Among the issues raised in a panoply of lawsuits have been complaints of being forced to wait to vote, absentee ballots that never arrived, being turned away at polls over exact name matches or other clerical means, voter registration limitations and vote switching at the balloting sites.
While not exactly voter suppression techniques, states have also been active in gerrymandering voting districts to favor Republicans over Democrats. Many lawsuits have resulted, with some making it to a reluctant Supreme Court, which has sent state voting plans back to the state to demand rewrites for fairness.
Fighting back
In Florida, new laws and administrative practices have made it more difficult for people to register to vote, and are challenged by the League of Women Voters. The state is going through a fight now about registering released state prisoners.
In Texas, state officials were purging Latinos from the voter rolls, seemingly arbitrarily striking Latino-sounding names as potentially illegal immigrants, until the practice was stopped by the courts. Texas and Indiana were out front with requirements for photo identification cards to vote. In one instance Indiana’s photo ID law barred 12 retired nuns from voting because they did not have photo IDs. John Borkowski, a South Bend lawyer volunteering as an election watchdog for the Lawyers’ Committee for Civil Rights Under Law, said, “This law was passed supposedly to prevent and deter voter fraud, even though there was no real record of serious voter fraud in Indiana.” Similarly, opponents to the Texas law argued that there had been no problem in voter fraud that was being solved by a photo ID law.

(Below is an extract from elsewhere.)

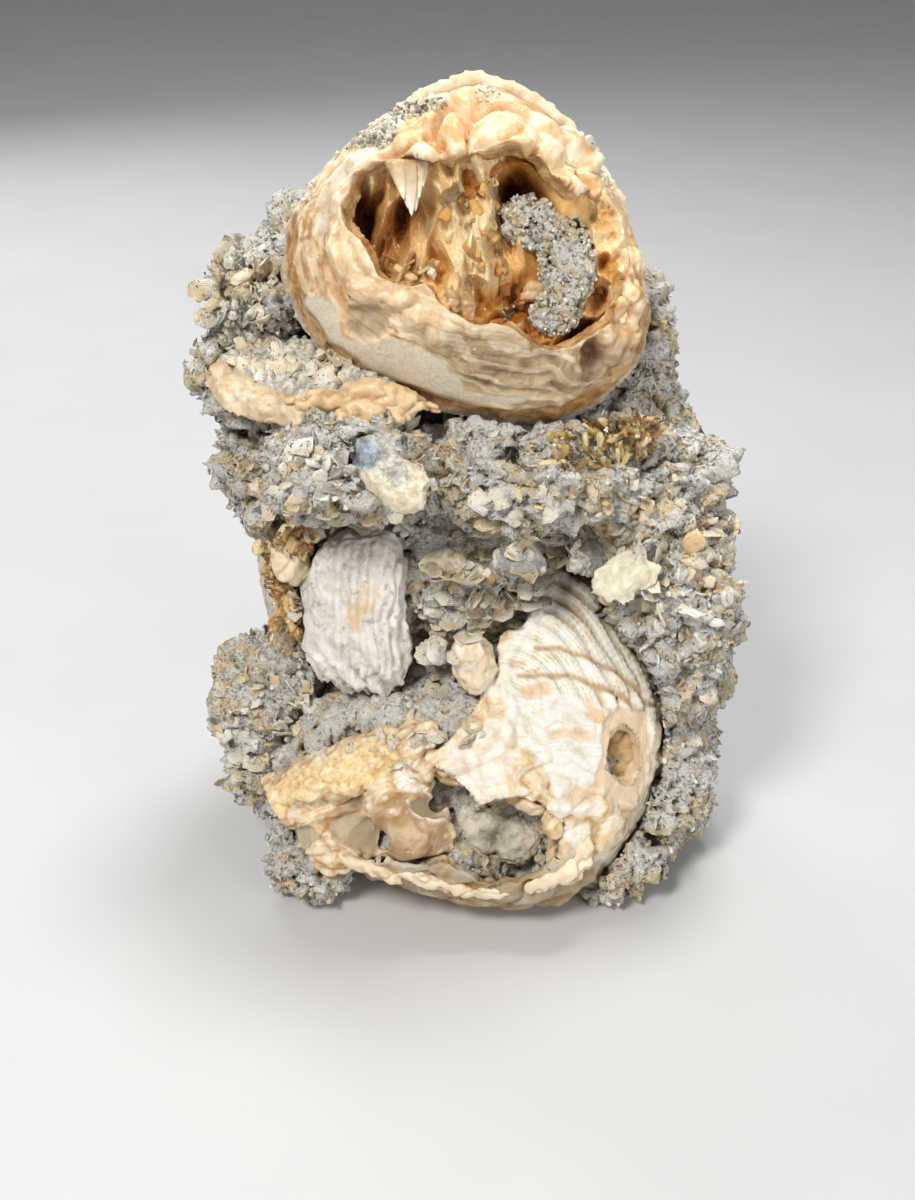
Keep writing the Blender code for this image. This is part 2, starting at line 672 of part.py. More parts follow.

A federal judge found that Wisconsin’s restrictive voter ID law led to “real incidents of disenfranchisement, which undermine rather than enhance confidence in elections, particularly in minority communities”; and, given that there was no evidence of widespread voter impersonation in Wisconsin, found that the law was “a cure worse than the disease.” In addition to imposing strict voter ID requirements, the law cut back on early voting, required people to live in a ward for at least 28 days before voting, and prohibited emailing absentee ballots to voters. A study by Priorities USA, a progressiveadvocacy group, estimates that strict ID laws in Wisconsin led to a significant decrease in voter turnout in 2016, with a disproportionate effect on African-American and Democratic-leaning voters.
A Republican political operative in North Carolina faced criminal charges after an organized campaign to interfere with absentee ballots. He offered to fill out ballots as a convenience for people, who complained that they never got a chance to vote.
In Kansas, a state judge struck down a law requiring voters to show proof of citizenship. The order to register the voters affected more than 18,000 voters. Kansas Secretary of State Kris Kobach ordered that the voters be registered, but not for state and local elections before a local judge struck that down as well. Kobach went on to be tapped by Trump to serve as head of a national but futile search for voter fraud involving illegal immigrants and to lose a bid to become governor.
Whatever Chief Justice Roberts was thinking in 2013 about the end of a need for voting rights, the creativity and imagination of Republicans to keep voters whiter and more conservative says otherwise.